British 3rd Regiment Army Air Corps is reflecting these new realities as it brings the AH-64E into frontline service, as could be seen on the recent Exercise Talon Guardian.

Apache pilot Captain ‘H’ said: “We’ve had to completely change how we operate both in the air and on the ground, to best exploit the AH-64E's improved sensors, weapons and communications systems, as well as its better flying performance.”

For pilots, being ready to fly against air defence systems has been a significant change from the uncontested operations flown by the previous Apache Mk 1 in Afghanistan. Capt ‘H’ said: "We’ve had to change from flying hard and fast - when sometimes showing our presence did what troops on the ground needed from us - to a more cautious approach. To avoid detection and being engaged by air defence, we’re flying low and using the contours and features, like woods, to get close enough to attack our targets.”

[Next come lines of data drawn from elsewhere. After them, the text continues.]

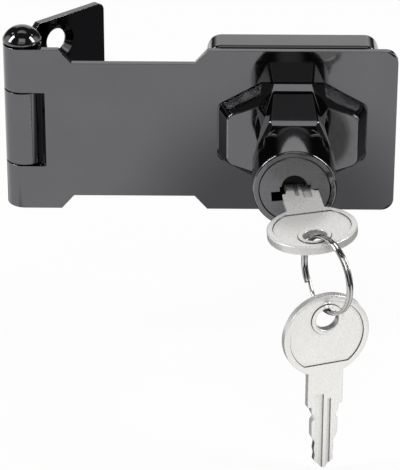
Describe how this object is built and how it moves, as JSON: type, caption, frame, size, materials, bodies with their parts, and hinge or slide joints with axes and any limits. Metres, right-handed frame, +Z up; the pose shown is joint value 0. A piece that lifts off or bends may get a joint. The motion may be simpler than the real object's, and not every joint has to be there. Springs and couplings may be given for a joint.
{
  "type": "keyed hasp lock",
  "caption": "Keyed twist-knob hasp: slotted strap on a hinge leaf over a surface lock base, knob unlocked, with key inserted and a spare on the ring.",
  "frame": {"origin": "knob axis on the rear mounting plane of the lock base", "axes": "+X along the strap away from the hinge, +Y into the door, +Z up; the front faces -Y"},
  "size_m": [0.0801, 0.0802, 0.0701],
  "materials": {
    "black_nickel_casting": "polished black nickel plate on a zinc casting",
    "black_nickel_steel": "polished black nickel plate on steel sheet",
    "bright_nickel": "bright nickel plate",
    "zinc_plated_steel": "zinc plated",
    "spring_steel": "bright spring steel",
    "brass": "stamped brass"
  },
  "bodies": {
    "lock": {"lock_base": "black_nickel_casting", "hasp_strap": "black_nickel_steel", "hinge_pin": "black_nickel_steel", "spring_washer": "spring_steel"},
    "leaf": {"hinge_leaf": "black_nickel_steel"},
    "knob": {"twist_knob": "black_nickel_casting", "stop_plate": "zinc_plated_steel", "knob_screw": "zinc_plated_steel"},
    "dog": {"locking_dog": "zinc_plated_steel"},
    "plug": {"cylinder_plug": "black_nickel_casting", "plug_retainer": "brass", "wafer_1": "brass", "wafer_2": "brass", "wafer_3": "brass", "wafer_4": "brass", "wafer_5": "brass", "wafer_spring_1": "spring_steel", "wafer_spring_2": "spring_steel", "wafer_spring_3": "spring_steel", "wafer_spring_4": "spring_steel", "wafer_spring_5": "spring_steel"},
    "key": {"key_in_lock": "bright_nickel"},
    "ring": {"key_ring": "bright_nickel"},
    "spare": {"spare_key": "bright_nickel"}
  },
  "joints": [
    {"name": "leaf_hinge", "type": "hinge", "parent": "lock", "child": "leaf", "pos_m": [-0.05494, -0.0039, 0], "axis": [0, 0, 1], "range_deg": [-43.4, 136.6]},
    {"name": "knob_turn", "type": "hinge", "parent": "lock", "child": "knob", "pos_m": [0, 0, 0], "axis": [0, 1, 0], "range_deg": [0, 90]},
    {"name": "key_turn", "type": "hinge", "parent": "knob", "child": "plug", "pos_m": [0, 0, 0], "axis": [0, 1, 0], "range_deg": [0, 90]},
    {"name": "dog_slide", "type": "slide", "parent": "knob", "child": "dog", "axis": [0, 0, 1], "range_m": [0, 0.00254]},
    {"name": "key_slide", "type": "slide", "parent": "plug", "child": "key", "axis": [0.1214, -0.9925, 0.0106], "range_m": [0, 0.0155]},
    {"name": "ring_swing", "type": "hinge", "parent": "key", "child": "ring", "pos_m": [0.00573, -0.05795, 0.00058], "axis": [0.5446, -0.8387, 0], "range_deg": [-12, 12]},
    {"name": "spare_swing", "type": "hinge", "parent": "ring", "child": "spare", "pos_m": [0.00573, -0.05795, -0.01408], "axis": [0.5446, -0.8387, 0], "range_deg": [-30, 30]}
  ],
  "couplings": [
    {"joint": "key_turn", "follows": "dog_slide", "rad_per_m": 617.07}
  ]
}
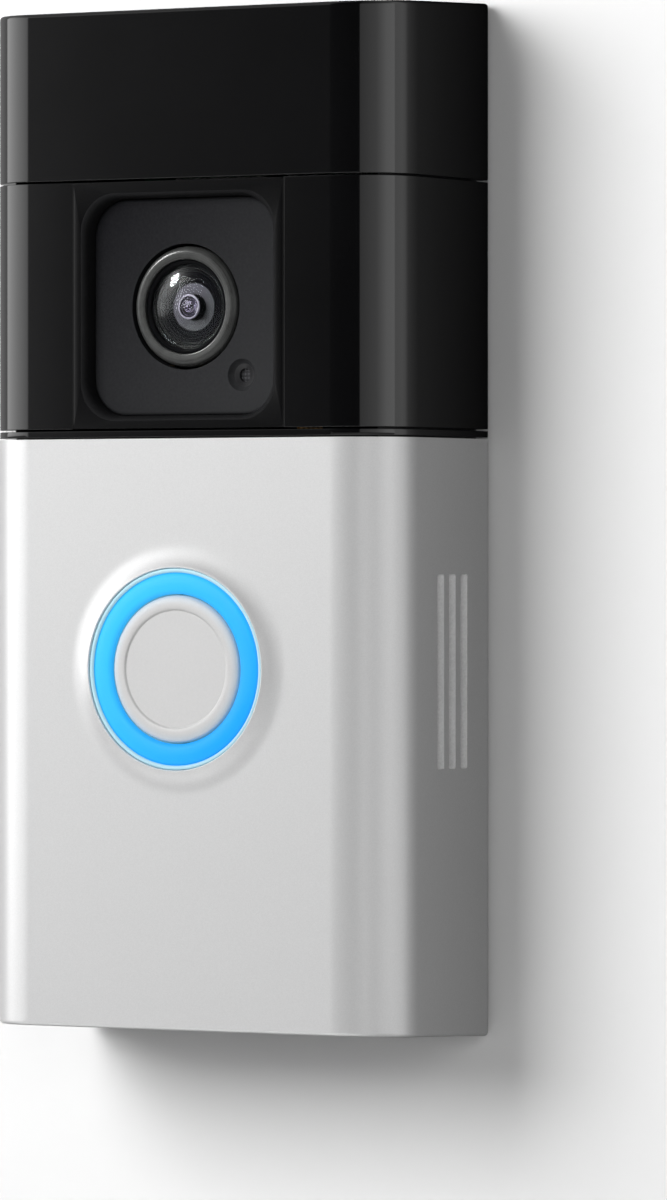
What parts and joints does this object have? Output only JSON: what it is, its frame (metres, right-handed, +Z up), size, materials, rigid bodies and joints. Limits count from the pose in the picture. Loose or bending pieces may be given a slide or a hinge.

To operate in the deep, attacking enemy weapons before they can target friendly troops, means that the Apaches need to be sustained out in the field. How these Forward Arming and Refuelling Points (FARPs) operate has had a rethink, to prevent the vital support teams from being located by drones or by having their communications intercepted.

“We need to be more mobile and tactically-minded to survive,” Staff Sergeant Steve Tymms said. “We can’t just set up in a fixed location, so we’ve split down to small, self-sufficient teams that work to a matrix of locations and times. We’re basically making appointments. If an aircraft turns up, we’ll give it fuel and weapons, but if not, then we pack up and go to the next location. It keeps us moving and we can do it without radio comms, so we’re much harder to target.”

Arming and loading point commander Corporal Oliver Kenyon said: “Once an aircraft is at a FARP, then we’re an obvious and high-value target. The clock’s ticking and we must fuel and rearm it quickly, get it back in the air and then move before we get fired on. Working like this makes us more survivable, so we can continue to service the aircraft, so they can keep doing their job attacking the enemy.”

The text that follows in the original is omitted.